Could you extract every entry below and reproduce it exactly?

(Object data in JSON)
☆ ☆ ☆ ☆ ☆ ☆ ☆

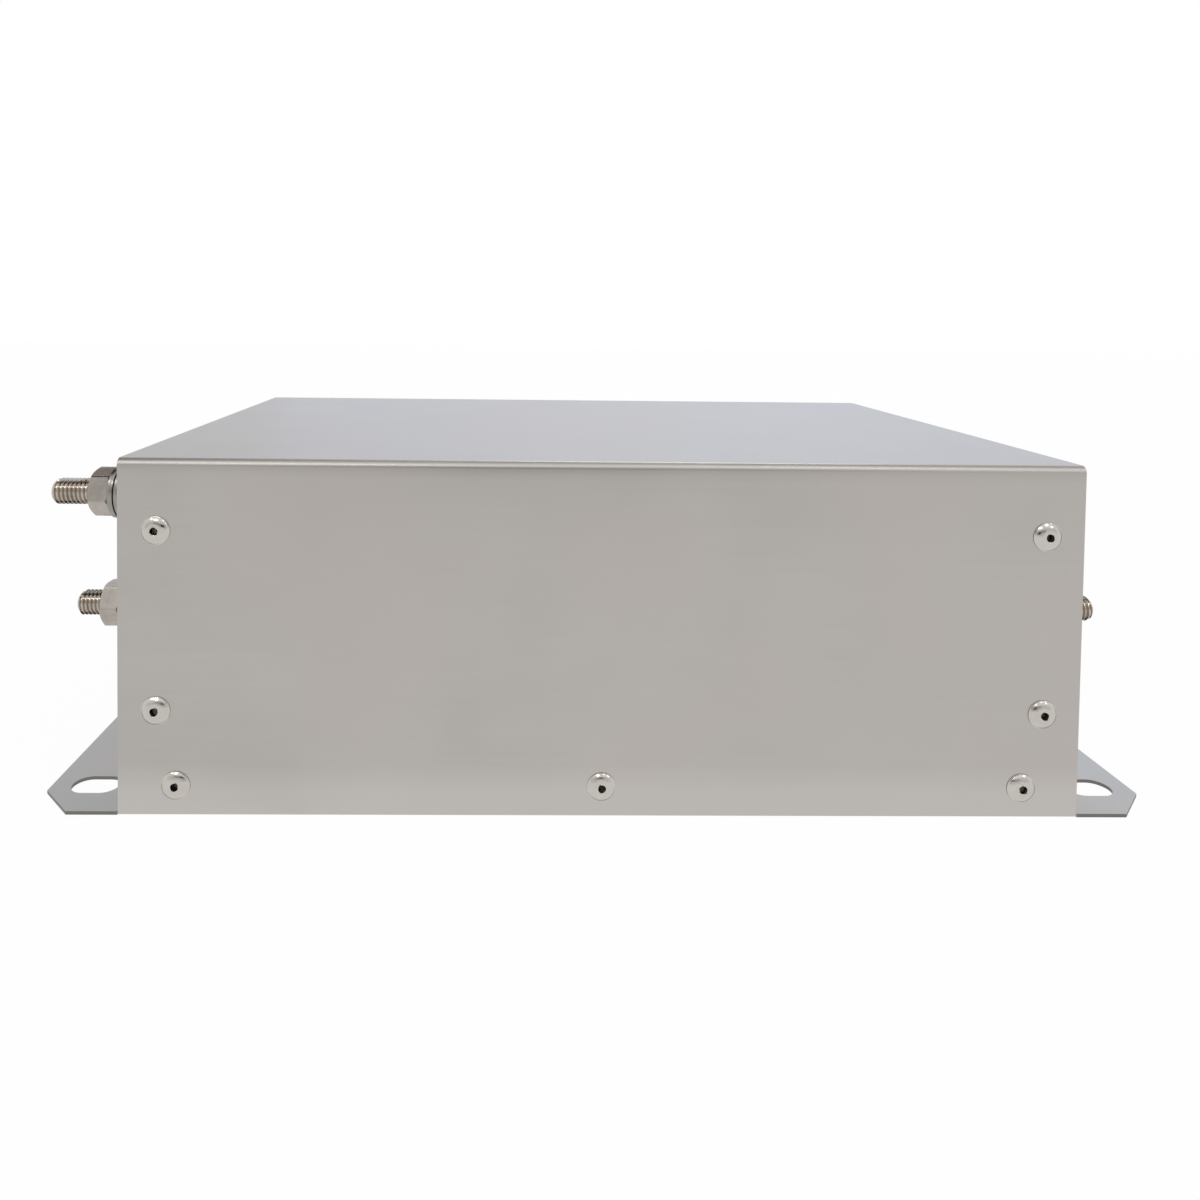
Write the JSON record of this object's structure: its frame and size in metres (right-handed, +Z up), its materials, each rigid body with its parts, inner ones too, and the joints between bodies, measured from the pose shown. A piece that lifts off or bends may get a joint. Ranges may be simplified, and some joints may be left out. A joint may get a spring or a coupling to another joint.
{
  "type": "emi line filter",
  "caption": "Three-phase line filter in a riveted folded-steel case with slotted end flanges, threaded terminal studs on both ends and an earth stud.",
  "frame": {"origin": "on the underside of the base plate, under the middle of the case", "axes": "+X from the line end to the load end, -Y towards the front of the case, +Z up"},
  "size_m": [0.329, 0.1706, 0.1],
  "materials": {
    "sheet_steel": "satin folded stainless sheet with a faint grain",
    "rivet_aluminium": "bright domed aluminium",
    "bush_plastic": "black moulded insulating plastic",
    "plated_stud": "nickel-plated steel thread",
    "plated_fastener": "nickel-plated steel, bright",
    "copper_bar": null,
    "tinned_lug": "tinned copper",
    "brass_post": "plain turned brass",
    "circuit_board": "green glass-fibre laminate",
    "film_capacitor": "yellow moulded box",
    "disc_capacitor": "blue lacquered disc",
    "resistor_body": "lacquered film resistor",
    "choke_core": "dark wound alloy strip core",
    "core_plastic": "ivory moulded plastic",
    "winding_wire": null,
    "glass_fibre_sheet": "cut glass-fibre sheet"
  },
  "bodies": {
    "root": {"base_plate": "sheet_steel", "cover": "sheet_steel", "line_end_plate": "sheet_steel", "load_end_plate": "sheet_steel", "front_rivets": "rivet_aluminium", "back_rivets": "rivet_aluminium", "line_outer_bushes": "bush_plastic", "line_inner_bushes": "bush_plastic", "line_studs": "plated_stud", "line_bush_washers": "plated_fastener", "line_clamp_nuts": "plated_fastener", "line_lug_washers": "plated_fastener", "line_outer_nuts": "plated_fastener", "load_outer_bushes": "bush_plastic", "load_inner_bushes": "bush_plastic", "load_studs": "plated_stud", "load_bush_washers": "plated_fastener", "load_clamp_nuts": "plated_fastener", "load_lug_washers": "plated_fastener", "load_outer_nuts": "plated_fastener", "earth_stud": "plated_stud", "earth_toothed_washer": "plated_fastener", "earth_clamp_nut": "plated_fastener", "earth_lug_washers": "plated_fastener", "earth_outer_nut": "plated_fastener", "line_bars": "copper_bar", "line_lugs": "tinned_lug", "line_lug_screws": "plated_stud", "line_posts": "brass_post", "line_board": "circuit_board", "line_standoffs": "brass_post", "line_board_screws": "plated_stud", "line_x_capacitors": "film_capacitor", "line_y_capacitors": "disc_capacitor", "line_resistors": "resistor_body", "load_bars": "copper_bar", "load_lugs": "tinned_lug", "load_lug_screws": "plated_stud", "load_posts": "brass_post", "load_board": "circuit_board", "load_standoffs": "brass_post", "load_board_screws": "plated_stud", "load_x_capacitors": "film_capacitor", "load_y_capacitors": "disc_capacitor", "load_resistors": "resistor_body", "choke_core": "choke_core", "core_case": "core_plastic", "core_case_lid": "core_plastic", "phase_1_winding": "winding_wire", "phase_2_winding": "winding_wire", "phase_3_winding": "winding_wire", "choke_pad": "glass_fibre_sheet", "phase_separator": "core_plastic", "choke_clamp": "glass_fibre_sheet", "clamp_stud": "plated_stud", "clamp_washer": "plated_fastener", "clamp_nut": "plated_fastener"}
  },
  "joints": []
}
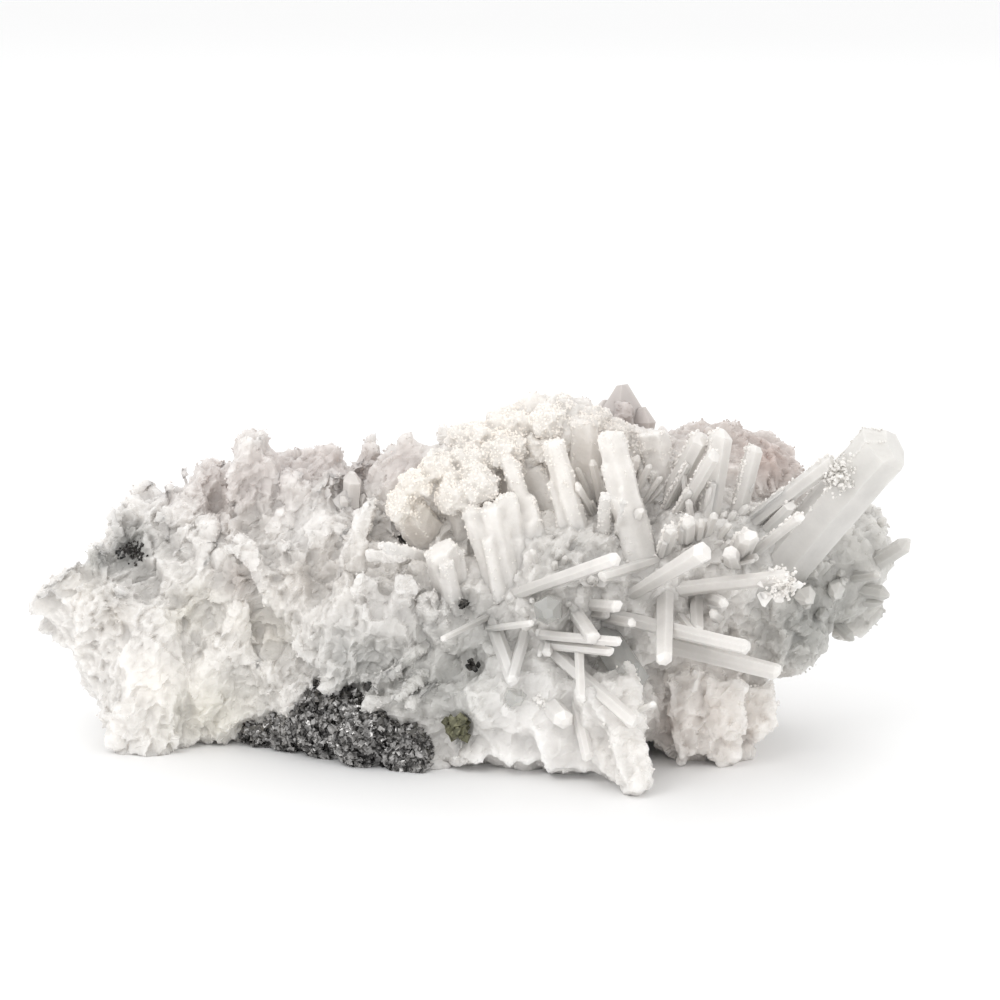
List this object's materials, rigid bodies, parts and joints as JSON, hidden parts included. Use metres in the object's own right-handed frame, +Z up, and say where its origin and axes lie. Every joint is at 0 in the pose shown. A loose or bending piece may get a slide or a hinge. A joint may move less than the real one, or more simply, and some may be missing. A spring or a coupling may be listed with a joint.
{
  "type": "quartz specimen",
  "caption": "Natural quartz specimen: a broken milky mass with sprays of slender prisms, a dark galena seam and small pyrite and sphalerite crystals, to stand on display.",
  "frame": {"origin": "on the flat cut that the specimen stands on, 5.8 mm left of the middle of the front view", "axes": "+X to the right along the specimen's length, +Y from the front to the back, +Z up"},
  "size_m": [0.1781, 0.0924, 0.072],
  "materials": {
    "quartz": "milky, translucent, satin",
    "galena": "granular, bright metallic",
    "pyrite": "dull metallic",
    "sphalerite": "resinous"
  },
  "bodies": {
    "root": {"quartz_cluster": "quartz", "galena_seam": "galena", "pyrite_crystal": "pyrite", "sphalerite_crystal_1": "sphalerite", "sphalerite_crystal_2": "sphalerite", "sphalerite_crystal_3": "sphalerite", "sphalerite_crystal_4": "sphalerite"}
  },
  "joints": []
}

☆ ☆ ☆ ☆ ☆ ☆ ☆

→ Response for this exercise:
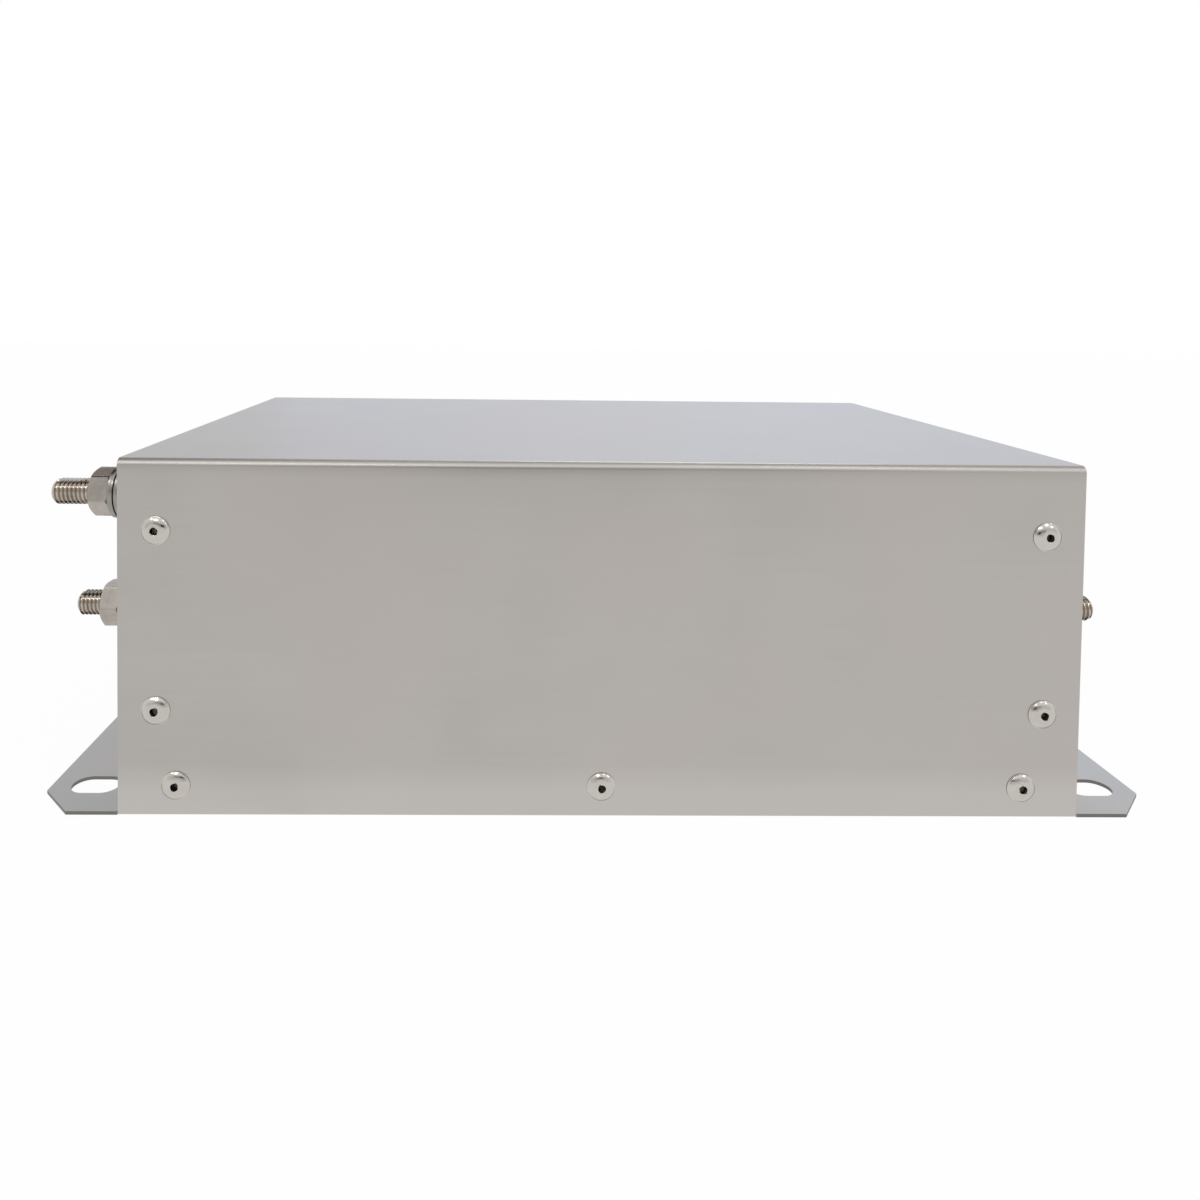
Write the JSON record of this object's structure: its frame and size in metres (right-handed, +Z up), its materials, each rigid body with its parts, inner ones too, and the joints between bodies, measured from the pose shown. A piece that lifts off or bends may get a joint. Ranges may be simplified, and some joints may be left out. A joint may get a spring or a coupling to another joint.
{
  "type": "emi line filter",
  "caption": "Three-phase line filter in a riveted folded-steel case with slotted end flanges, threaded terminal studs on both ends and an earth stud.",
  "frame": {"origin": "on the underside of the base plate, under the middle of the case", "axes": "+X from the line end to the load end, -Y towards the front of the case, +Z up"},
  "size_m": [0.329, 0.1706, 0.1],
  "materials": {
    "sheet_steel": "satin folded stainless sheet with a faint grain",
    "rivet_aluminium": "bright domed aluminium",
    "bush_plastic": "black moulded insulating plastic",
    "plated_stud": "nickel-plated steel thread",
    "plated_fastener": "nickel-plated steel, bright",
    "copper_bar": null,
    "tinned_lug": "tinned copper",
    "brass_post": "plain turned brass",
    "circuit_board": "green glass-fibre laminate",
    "film_capacitor": "yellow moulded box",
    "disc_capacitor": "blue lacquered disc",
    "resistor_body": "lacquered film resistor",
    "choke_core": "dark wound alloy strip core",
    "core_plastic": "ivory moulded plastic",
    "winding_wire": null,
    "glass_fibre_sheet": "cut glass-fibre sheet"
  },
  "bodies": {
    "root": {"base_plate": "sheet_steel", "cover": "sheet_steel", "line_end_plate": "sheet_steel", "load_end_plate": "sheet_steel", "front_rivets": "rivet_aluminium", "back_rivets": "rivet_aluminium", "line_outer_bushes": "bush_plastic", "line_inner_bushes": "bush_plastic", "line_studs": "plated_stud", "line_bush_washers": "plated_fastener", "line_clamp_nuts": "plated_fastener", "line_lug_washers": "plated_fastener", "line_outer_nuts": "plated_fastener", "load_outer_bushes": "bush_plastic", "load_inner_bushes": "bush_plastic", "load_studs": "plated_stud", "load_bush_washers": "plated_fastener", "load_clamp_nuts": "plated_fastener", "load_lug_washers": "plated_fastener", "load_outer_nuts": "plated_fastener", "earth_stud": "plated_stud", "earth_toothed_washer": "plated_fastener", "earth_clamp_nut": "plated_fastener", "earth_lug_washers": "plated_fastener", "earth_outer_nut": "plated_fastener", "line_bars": "copper_bar", "line_lugs": "tinned_lug", "line_lug_screws": "plated_stud", "line_posts": "brass_post", "line_board": "circuit_board", "line_standoffs": "brass_post", "line_board_screws": "plated_stud", "line_x_capacitors": "film_capacitor", "line_y_capacitors": "disc_capacitor", "line_resistors": "resistor_body", "load_bars": "copper_bar", "load_lugs": "tinned_lug", "load_lug_screws": "plated_stud", "load_posts": "brass_post", "load_board": "circuit_board", "load_standoffs": "brass_post", "load_board_screws": "plated_stud", "load_x_capacitors": "film_capacitor", "load_y_capacitors": "disc_capacitor", "load_resistors": "resistor_body", "choke_core": "choke_core", "core_case": "core_plastic", "core_case_lid": "core_plastic", "phase_1_winding": "winding_wire", "phase_2_winding": "winding_wire", "phase_3_winding": "winding_wire", "choke_pad": "glass_fibre_sheet", "phase_separator": "core_plastic", "choke_clamp": "glass_fibre_sheet", "clamp_stud": "plated_stud", "clamp_washer": "plated_fastener", "clamp_nut": "plated_fastener"}
  },
  "joints": []
}
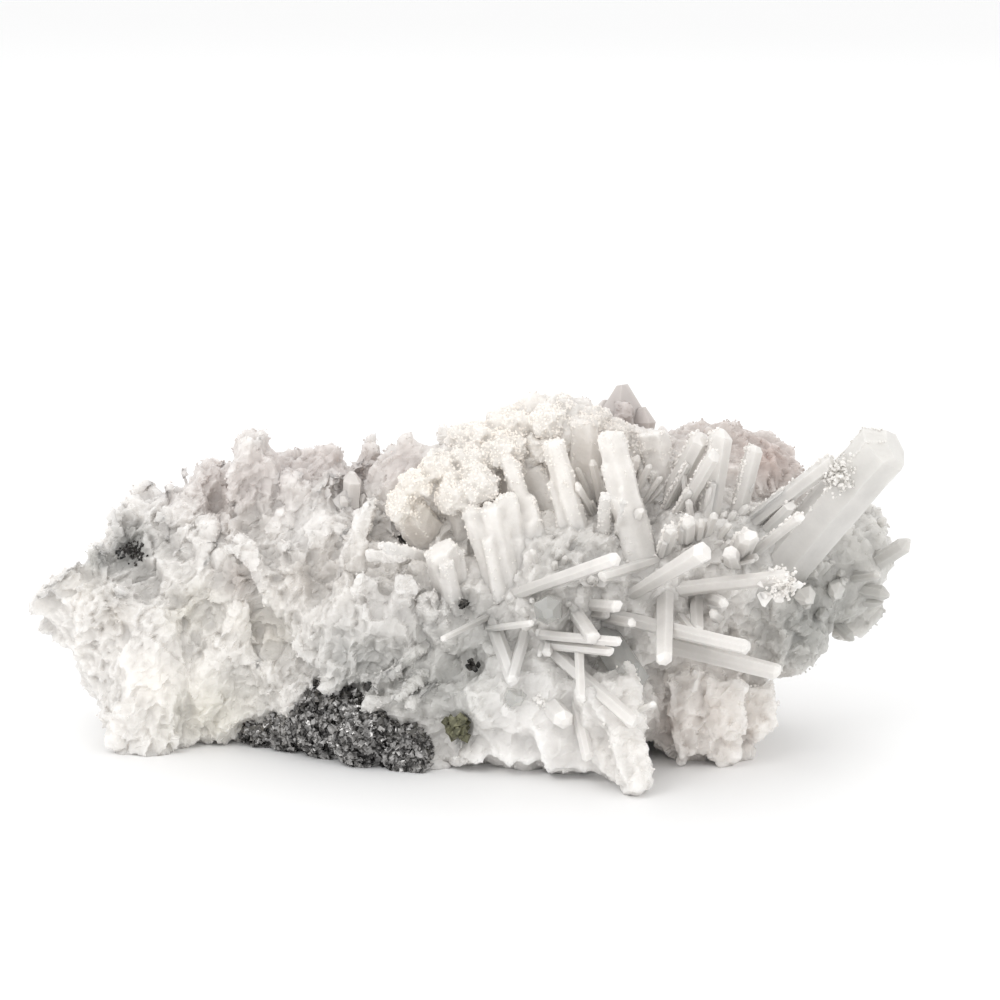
List this object's materials, rigid bodies, parts and joints as JSON, hidden parts included. Use metres in the object's own right-handed frame, +Z up, and say where its origin and axes lie. Every joint is at 0 in the pose shown. A loose or bending piece may get a slide or a hinge. A joint may move less than the real one, or more simply, and some may be missing. A spring or a coupling may be listed with a joint.
{
  "type": "quartz specimen",
  "caption": "Natural quartz specimen: a broken milky mass with sprays of slender prisms, a dark galena seam and small pyrite and sphalerite crystals, to stand on display.",
  "frame": {"origin": "on the flat cut that the specimen stands on, 5.8 mm left of the middle of the front view", "axes": "+X to the right along the specimen's length, +Y from the front to the back, +Z up"},
  "size_m": [0.1781, 0.0924, 0.072],
  "materials": {
    "quartz": "milky, translucent, satin",
    "galena": "granular, bright metallic",
    "pyrite": "dull metallic",
    "sphalerite": "resinous"
  },
  "bodies": {
    "root": {"quartz_cluster": "quartz", "galena_seam": "galena", "pyrite_crystal": "pyrite", "sphalerite_crystal_1": "sphalerite", "sphalerite_crystal_2": "sphalerite", "sphalerite_crystal_3": "sphalerite", "sphalerite_crystal_4": "sphalerite"}
  },
  "joints": []
}